CLA-2-18:RR:NC:SP:232 R02077

Mr. David Stewart
Commodity Specialists Company
15 Leigh Fisher
El Paso, TX 79906

RE: The tariff classification and status under the North American Free Trade Agreement (NAFTA), of a sugar and chocolate liquor blend from Mexico; Article 509

Dear Mr. Stewart:

In your letter dated June 2, 2005 you requested a ruling on the status of a sugar and chocolate liquor blend from Mexico under the NAFTA. Your request also asks for the country of origin for marking purposes.

The subject merchandise consists of a blend containing 98 percent to 99.5 percent sugar and 0.5 percent to 2 percent chocolate liquor. The sugar will be produced from sugar cane or sugar beets. It will be of United States or Mexican origin. The chocolate liquor will be imported from a NAFTA or non-NAFTA country, or it will be produced in the United States from cocoa beans from a NAFTA or non-NAFTA country. The ingredients will be blended in Mexico and shipped to the United States in 2,400 pound to 2,700 pound bulk bags or containerized in bulk form. The blend will be used to manufacture chocolate, compound chocolate and confectionery products.

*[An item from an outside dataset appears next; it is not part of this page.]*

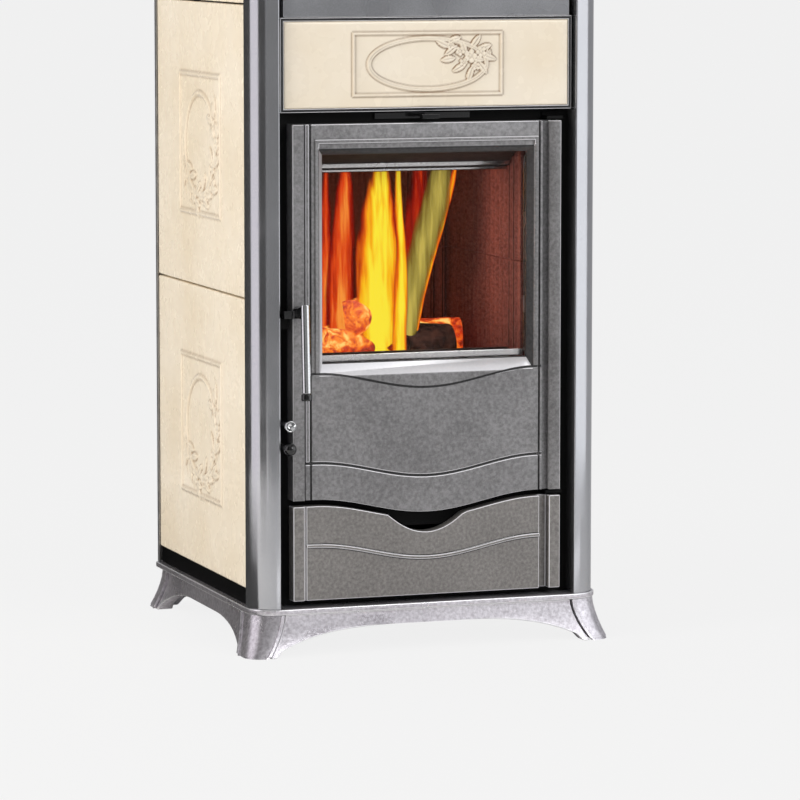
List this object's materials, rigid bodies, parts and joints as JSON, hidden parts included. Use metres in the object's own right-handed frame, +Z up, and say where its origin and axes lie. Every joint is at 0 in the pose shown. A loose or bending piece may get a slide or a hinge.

The applicable subheading for the sugar and chocolate liquor blend will be 1806.20.7300, Harmonized Tariff Schedule of the United States (HTS), which provides for Chocolate and other food preparations containing cocoa: Other preparations in blocks, slabs or bars, weighing more than 2 kg or in liquid, paste, powder, granular or other bulk form in containers or immediate packings, of a content exceeding 2 kg: Other: Containing more than 65 percent by dry weight of sugar described in additional U.S. note 2 to chapter 17: Other. The general rate of duty will be 30.5 cents per kilogram plus 8.5 percent ad valorem.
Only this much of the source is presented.